Aotearoa is still in a strong position to battle Covid-19 despite a record number of new community cases today, Deputy Prime Minister Grant Robertson says.
Robertson and Director General of Health Ashley Bloomfield have revealed the latest on government's response to the Delta outbreak.
Watch the briefing here:
There were 102 community cases reported today, the first time the number of new cases has reached triple figures.
Dr Bloomfield said on the current trajectory there could be up to 180 cases a day within two to three weeks. The number of these cases that ended up in hospital would depend on how many have been vaccinated, he said.
The latest modelling showed there were not a large amount of undetected cases, and the numbers being found were what would be expected, he said.
"Our sense at the moment is we are finding most of the cases out there."
Robertson said watching the ups and downs of the daily numbers could be a "bit of an emotional rollercoaster".
"We can expect to see case numbers rise. We do still want to keep them under control and we are working hard to do that and we thank Aucklanders in their cooperation in doing so. While keeping a lid on case numbers is important to reducing hospital admissions and reducing pressure on our health system, case numbers in and of themselves are not the only measure we need to use to assess the severity of the outbreak."
It was estimated that in future 90 percent of Covid-19 cases would be able to be treated at home, but the vaccine remained the key to keeping people and communities safe, he said.

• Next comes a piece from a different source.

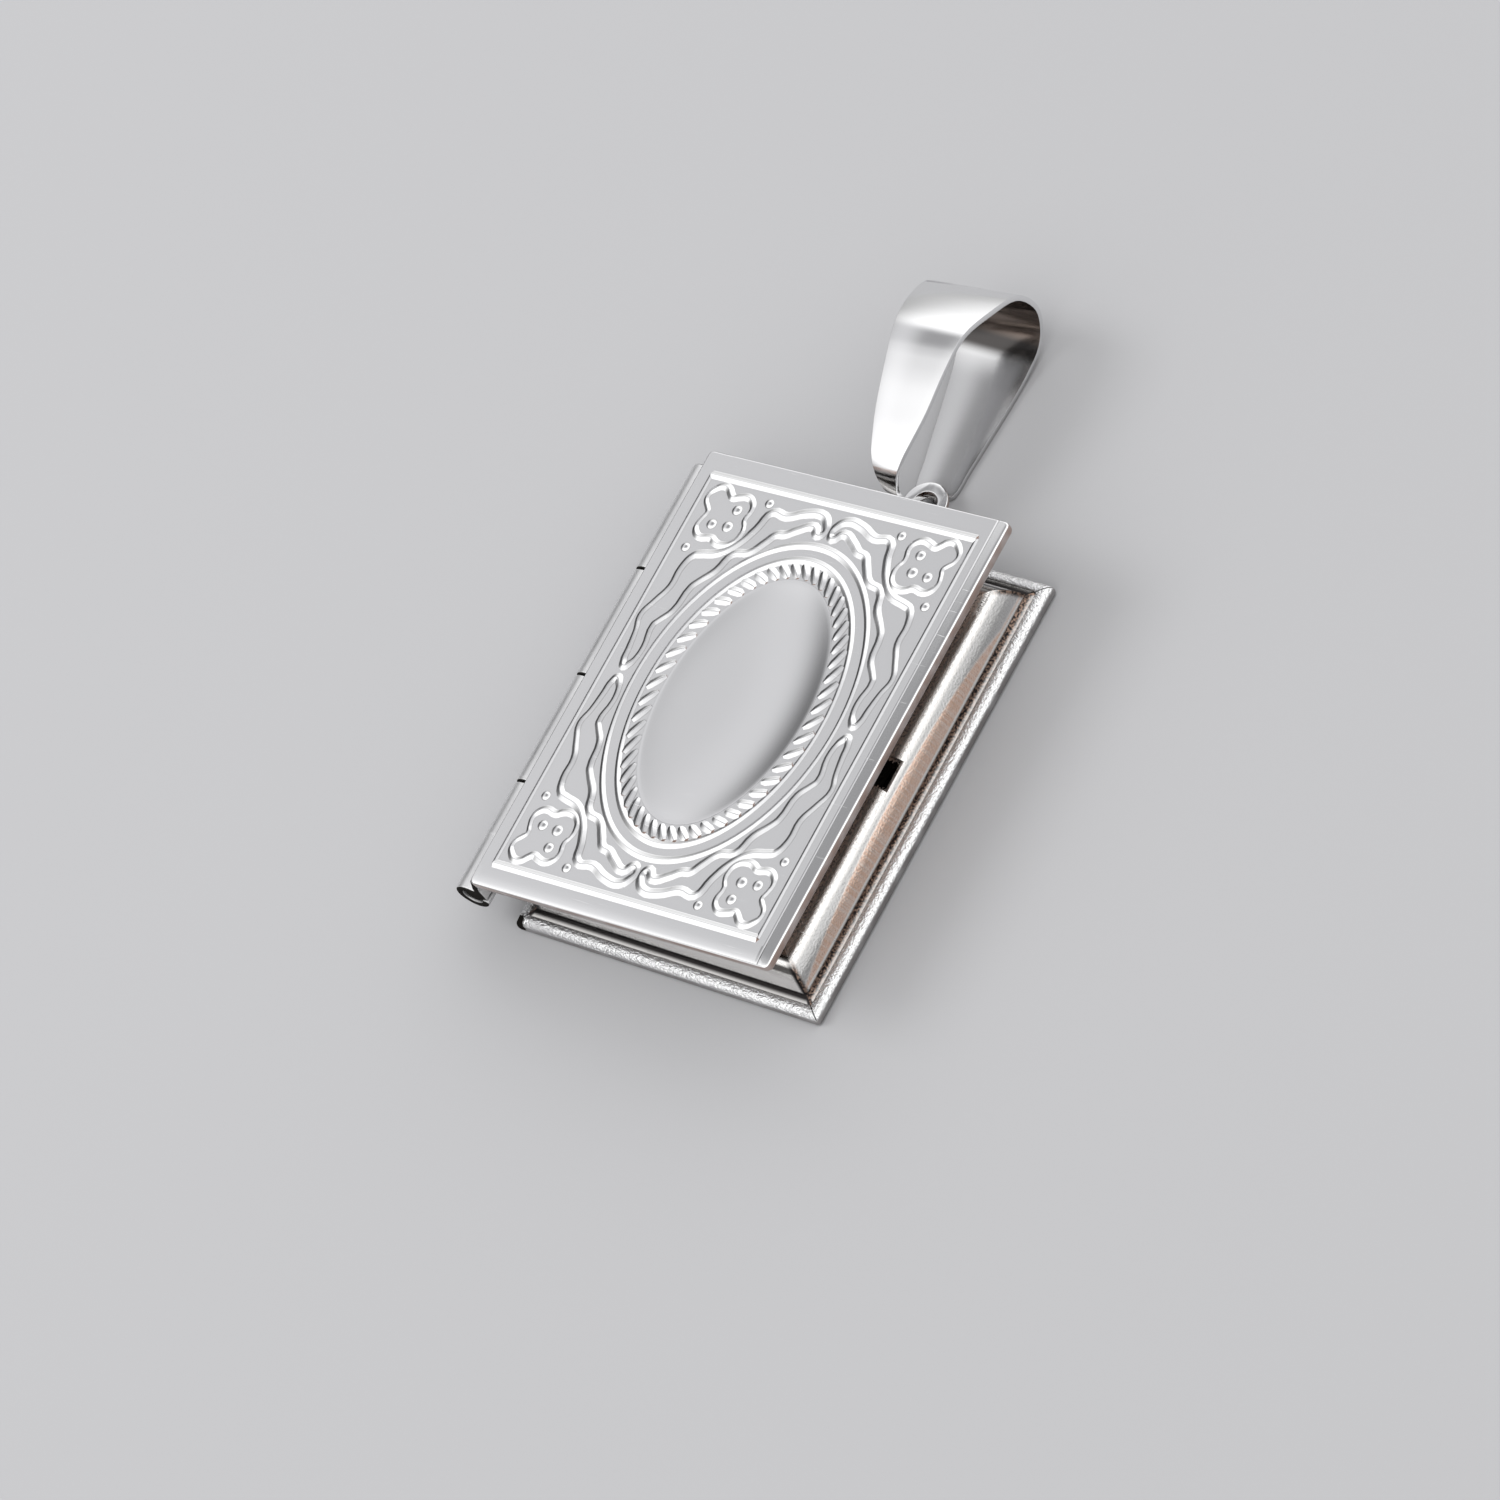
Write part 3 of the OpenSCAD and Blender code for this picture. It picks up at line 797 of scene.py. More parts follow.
def bend_border(tray, w, l):
    """Bends the outer face's border down along the fore edge, after a crease, and along the near edge."""
    for place in (-w / 2 + GUARD_CUTS[0], w / 2 - GUARD_CUTS[1]):
        pick(tray, "FACE", lambda c, n: n.z < -0.9)
        bpy.ops.mesh.bisect(plane_co=(place, 0, 0), plane_no=(1, 0, 0))
    for half, (way, rows, crease, drop, power) in ((w / 2, FORE_BEND), (l / 2, NEAR_BEND)):
        along = Vector((1, 0, 0)) if way == "x" else Vector((0, 1, 0))
        for back in rows:
            pick(tray, "FACE", lambda c, n: n.z < -0.9)
            bpy.ops.mesh.bisect(plane_co=along * (half - back), plane_no=along)
        only(tray)
        start = rows[2] if crease else rows[0]
        for v in tray.data.vertices:
            past = v.co.dot(along) - (half - start)
            near_face = max(0, 1 - v.co.z / BEND_DEPTH)
            if past > 0.01:
                v.co.z += near_face * drop * (past / start) ** power
            elif crease and abs(v.co.dot(along) - (half - rows[1])) < 0.01 and v.co.z < 0.02:
                v.co.z += crease
    pick(tray, "FACE", lambda c, n: n.z < -0.9999 and c.z < 0.001)
    bpy.ops.mesh.inset(thickness=0.03, depth=0)


def slit_corners(tray):
    """Cuts the slit where the rim's sides meet at each corner, and the torn end at the near hinge corner."""
    w, l = mm("covers", "cover_w"), mm("covers", "cover_l")
    for sx in (-1, 1):
        for sy in (-1, 1):
            blade = add_block("blade", *SLIT)
            blade.matrix_world = (Matrix.Translation((sx * (w / 2 - 0.5), sy * (l / 2 - 0.5), SLIT_Z))
                                  @ Matrix.Rotation(math.radians(45 * sx * sy), 4, "Z"))
            cut(tray, blade)
    blade = add_block("blade", *TEAR)
    blade.matrix_world = (Matrix.Translation((-w / 2 + 0.05, -l / 2 + 0.05, 0.92))
                          @ Matrix.Rotation(math.radians(TEAR_TURN), 4, "Z")
                          @ Matrix.Rotation(math.radians(TEAR_TILT), 4, "X"))
    cut(tray, blade)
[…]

"We are in a strong position but we do need to build on that and see more people vaccinated."
RNZ reported today an Auckland emergency nurse saying overworked nurses feared hospitals were not ready for the Covid-19 tsunami - and often though about quitting.
Health Minister Andrew Little said anyone with Covid-19 in New Zealand would be cared for and about 14,000 extra nurses had now been trained to work in an intensive care unit. More workers would be joining the system in about a month after MIQ rooms were put aside for them to enter the country.
Dr Bloomfield said authorities would not let New Zealand's hospitals get to a position where they were overwhelmed.
Robertson said there was a difference between how pressure is managed in the system and whether or not it is manageable.
"And we do believe that it is manageable but as we get to a greater number of cases, particularly a greater number of hospitalisations, then hospitals have to start managing their resources and that is the process that they've been planning for, for some time."
Asked if the rise in cases today will lead to a change in the decision to allow year 11 to 13 students back to school in Auckland on Tuesday, Dr Bloomfield said further advice would be offered to the government on this over the weekend.